Mark Udall
U.S. Senator Mark Udall, D-Colo., campaigns in Denver Oct. 15, 2014. He said the CIA director should resign in the wake of a Senate report on its torture tactics. Reuters/Rick Wilking

WASHINGTON – Outgoing Democrat Sen. Mark Udall called for the resignation of CIA Director John Brennan amid a Senate report released Tuesday detailing the use of harsh interrogation techniques by the intelligence agency during the Iraq War. Udall, who lost his bid for re-election, also criticized President Barack Obama for helping to protect CIA employees who were behind what he calls torture of prisoners.

“The CIA cannot be its best until it faces the serious and grievous mistakes of the Detention and Interrogation Program,” Udall, of Colorado, said. “And for President Obama, that means taking real action to live up to the pledges he made early in his presidency.”

The Senate Intelligence Committee ignited a firestorm after it released its immensely detailed report on the use of interrogation techniques to gather information after the Sept. 11, 2001, terrorist attacks. The report concluded that the use of those techniques did not provide useful information to curb terrorism.

The report concluded that only a small number of people in the CIA were responsible for the use of torture and that the CIA misled the White House and Congress about what information they were gathering and what techniques they were using. As a result of the investigation, no charges are expected to be filed against those who oversaw the program. Some of the CIA employees who were involved remain employed with the agency.

Udall, a member of the Senate Intelligence Committee, lost his bid for re-election in November to Republican Rep. Cory Gardner. Udall has been one of the harshest critics of the CIA. He wants the employees who were involved terminated and charges to be filed.

“Torture didn’t just happen, after all – contrary to the president’s recent statement, ‘we’ didn’t torture some folks,” Udall said. “Real actual people engaged in torture. Some of these people are still employed by the U.S. government. There are, right now, people serving in high-level positions at the agency who approved, directed, or committed acts related to the CIA’s Detention and Interrogation Program.”

Udall said the entire agency should be stripped down and reconfigured.

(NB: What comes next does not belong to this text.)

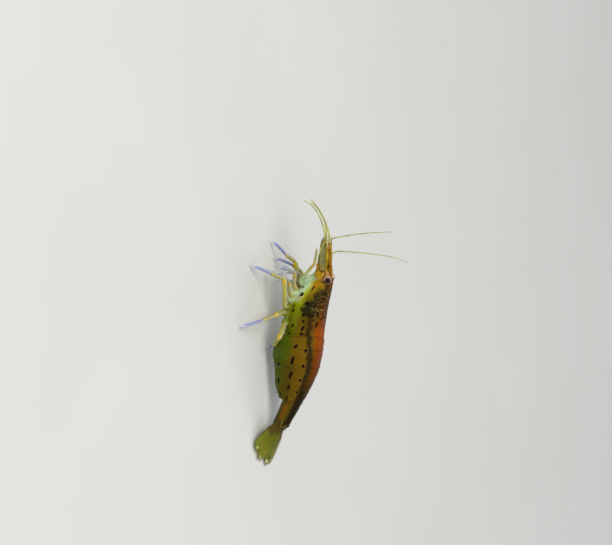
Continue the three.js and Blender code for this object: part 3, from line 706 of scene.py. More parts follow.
def pincerLeg(name, joints):  # the same with a palm, two fingers, and a brush on each
    points, shape = mirrored(joints, sideOf(name)), pincerShape
    parts = chain(points, shape["radii"])
    wrist, palm = points[-2:]
    way = unit(palm - wrist)
    apart = squareTo(way, (-1, -0.2 * sideOf(name), 0))
    spread = unit(np.cross(way, apart))
    rng = np.random.default_rng(len(name) + int(palm[0] * -10))
    roots, aims = [], []
    for hand in (-1, 1):
        root = palm - way * 0.25 + apart * 0.17 * hand
        tip = palm + way * shape["finger"] * 0.82 + apart * shape["gape"] * hand
        t = np.linspace(0, 1, 16)
        line = root + np.outer(t, tip - root) + np.outer(arch(t), apart * 0.1 * hand)
        radii = shape["fingerRadius"] * (1 - 0.55 * t)
        parts.append(tubePart(line, radii, 4 + 0.0 * t, 12, 0.8, lean=apart))
        for _ in range(shape["brushHairs"]):
            f = rng.uniform(0.55, 1.0)
            sway, tilt = rng.normal(0, 0.3, 2)
            roots.append(mix(root, tip, f))
            aims.append(way + apart * (sway + 0.12 * hand) + spread * tilt)
    return parts, roots, aims


# The soft body below the shells, melted into one skin: head, mouth, chest with its leg sockets, and tail.
fleshShape = {
    "voxel": 0.12, "smoothing": 3, "inside": 0.3, "jaws": 3, "socket": (0.7, 0.7, 0.5),
    "head": [((-10.8, 0, 11.4), (1.75, 1.5, 1.75)), ((-9.6, 0, 9.6), (1.75, 1.4, 2.2)),
             ((-11.55, 0, 12.75), (1.0, 0.75, 0.6))],  # balls, each with its centre and radii
}


def loftPart(rows, section):  # a closed loft: section(k, t) gives the point at k round and t along
    columns = 48
    points = section(np.linspace(-1, 1, columns, endpoint=False)[None, :], np.linspace(0, 1, rows)[:, None])
    return closedPart(points, [0] * rows)


def tailCore(k, t):
    s = mix(-0.35, 5.97, t)
    ridge = 0.12 * np.cos(2 * math.pi * s) * ease(0.5, 0.9, np.abs(k))
    inside = fleshShape["inside"]
    half = widthAt(s) - inside - 0.25 * ease(0.5, 0.9, np.abs(k))
    y, h = girth(k, backAt(s) - inside, fleshAt(s) + ridge, half, 0.3)
    middle, up, across, _ = spineAt(s)
    return middle + up * h[..., None] + across * y[..., None]


def chestCore(k, t):
    x = mix(-9.9, 1.2, t)
    back, low, half = (carapaceShape[key](x) for key in ("back", "low", "half"))
    ridge = 0.16 * np.cos(2 * math.pi * (x + 5.1) / 1.45) * ease(0.6, 0.95, np.abs(k))
    drop = 1.25 + 1.15 * ease(-9.2, -7.4, x) * ease(0.9, -1.2, x) + ridge
    y, h = girth(k, back - low - 1.8, drop, half * 0.8 - 0.1, 0.25)
    return np.stack([x + 0 * y, y, low + 0.9 + h], axis=-1)


def bodyFlesh():
    parts = [loftPart(120, tailCore), loftPart(60, chestCore)]
    parts += [ballPart(centre, radii) for centre, radii in fleshShape["head"]]
    hips = [joints[0] for name, joints in {**pincerLegs, **walkingLegs}.items() if name.endswith("left")]
    for side in sides.values():
        for x, y, z in hips:
            line = [(x + 0.1, y + 0.15, z), (x + 0.1, y + 0.6, z - 0.9), (x, y + 0.95, z - 1.35)]
            parts.append(tubePart(mirrored(line, side), fleshShape["socket"], count=16))
        for i in range(fleshShape["jaws"]):  # the small leaf-like jaws
            root = np.array((-9.2 - 0.55 * i, side * 0.75, 8.0 + 0.55 * i))
            tip = root + np.array((-1.2, side * 0.15, 0.5))
            line = [mix(root, tip, f) for f in np.linspace(0, 1, 9)]
            swell = 0.16 + 0.34 * np.sin(np.linspace(0.15, math.pi * 0.93, 9))
            parts.append(tubePart(line, swell, flat=0.6, lean=(0, 1, 0), count=12))
        parts.append(ballPart((-11.2, side * 1.3, 11.55), (0.85, 0.62, 0.7)))
    return melted(parts, fleshShape["voxel"], fleshShape["smoothing"])


# Feelers and the limbs of the head.
headShape = {
    "antennule": [(-12.2, 0.8, 12.3), (-14.4, 0.95, 13.2), (-16.0, 1.0, 13.2), (-17.9, 1.0, 13.0)],
    "antennuleRadii": [(0.5, 0.44, 0.06), (0.42, 0.38, 0.06), (0.37, 0.33, 0.06)],
    "spike": [(-12.4, 1.25, 12.6), (-13.2, 1.5, 12.95), (-14.2, 1.62, 13.15)],
    "spikeRadii": [0.16, 0.11, 0.02],
    "antenna": [(-10.9, 1.45, 11.5), (-12.3, 1.88, 11.82), (-13.7, 2.23, 11.96)],
    "antennaRadii": [(0.62, 0.58, 0.05), (0.46, 0.36, 0.05)],
    "maxilliped": [(-9.3, 1.0, 8.0), (-10.4, 1.9, 7.9), (-11.9, 2.31, 9.6), (-13.6, 2.25, 11.15),
                   (-16.6, 2.1, 11.6)],
    "maxillipedRadii": [(0.4, 0.38, 0.1), (0.36, 0.32, 0.1), (0.32, 0.28, 0.1), (0.27, 0.16, 0.1)],
    "mouthHairs": 110, "scaleHairs": 70, "hair": 0.6,
}
whipShape = {
    "antennules": {
        "left": [(-18.05, 13.22), (-19.7, 13.04), (-21.2, 12.75), (-22.6, 12.35), (-24.4, 11.4),
                 (-25.6, 10.15), (-26.3, 9.0)],
        "right": [(-18.05, 12.96), (-19.3, 12.9), (-20.7, 12.55), (-21.9, 12.1), (-22.9, 11.6),
                  (-24.8, 10.5), (-26.6, 9.1)],
    },
    "antennae": {
        "left": [(-13.75, -2.24, 11.97), (-15.8, -2.75, 12.45), (-17.6, -3.25, 13.6), (-18.5, -3.7, 15.6),
                 (-19.05, -4.3, 18.8), (-19.4, -5, 22.2), (-19.6, -5.8, 25.8), (-19.65, -6.8, 29.4)],
        "right": [(-13.75, 2.24, 11.97), (-15.1, 2.65, 12.35), (-16.05, 3.15, 13.5), (-16.05, 3.8, 15.8),
                  (-15.8, 4.7, 18.6), (-15.4, 6, 21.9), (-14.8, 7, 24.7), (-14, 8, 26.9)],
    },
    "antennuleRadii": (0.18, 0.07), "antennaRadii": (0.15, 0.05), "ring": 0.3,
}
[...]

“There is still no accountability, and despite Director Brennan’s pledges to me in January 2013, still no correction of the public record of the inaccurate information the CIA has spread for years and continues to stand behind,” Udall said. “The CIA has lied to its overseers and the public, destroyed and tried to hold back evidence, spied on the Senate, made false charges against our staff, and lied about torture and the results of torture. And no one has been held to account.”